The people filed from the pews into a second room. The people smiled and chatted as they armed themselves with simple mechanisms to dig. Shovels, mostly, although I know quite a few preferred the more intimate struggle of clawing at the dirt with their very hands. They organized themself wordlessly into their places and they began to dig. Malaysia was given the privilege to watch me and with Santano. The people almost looked like ants from so far above. The site gave me so much joy I almost couldn't hear the escalation of Malaysia's concerned whispers up to frantic yelling.
I can't remember what she said as I tried to drop them from my mind. Such horrible things, I know they were. "Listen," I pleaded, "Listen to Santano he can save you. I want you to be saved. You're not going to die a meaningless death. Malaysia, let me save you!"
...
(gulp)
She stormed off. I don't think she went far.
"She just needs time," I said, unsure if it was to Santano or to myself.
And then Santano spoke, and I remember exactly what he said.
"You are kindness and compassion greater than me. You are the image of that support. I see the deep desire to help in your eyes, but in the same glint I recognize an anger I've never seen in you. I'm so happy you care so much for this cause and I'm sure your conflict is hurting you but you know what you need to do to save her."
The people in the hole continued to dig as my soft cheeks were so gently caressed by the smoothness of his hands.
I knew what I needed to do.
"For your community, for the Earth, for me." He said to me, the spade in his hand sparkling in sharpness.
And I knew what I needed to do.
The spade fit perfectly in my clinched hand as I walked into the darkness.

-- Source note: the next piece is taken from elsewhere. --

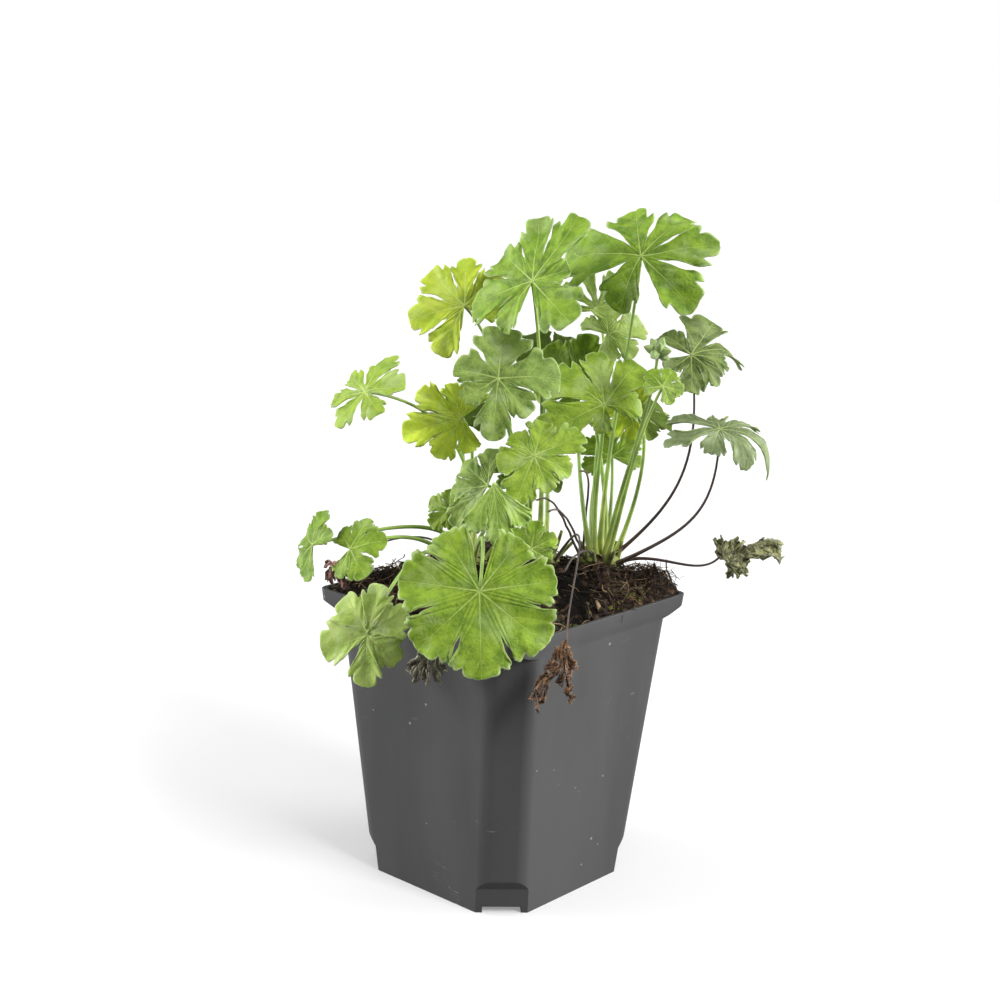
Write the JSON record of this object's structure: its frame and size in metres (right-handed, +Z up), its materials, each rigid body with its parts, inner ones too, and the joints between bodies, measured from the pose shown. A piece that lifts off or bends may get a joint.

I knew what I needed to do like I always did and only then did I have the strength to admit it.
And I walked to her. And I knew it and I knew it. And I felt the blood pool and I knew it was hers. Wasn't it that very same red dancing in the room now?
I know what I did. I remember what I said I remember everything. I did what I needed to do. Oh did I do it? Did I know it? I lived it. I killed it. I killed her.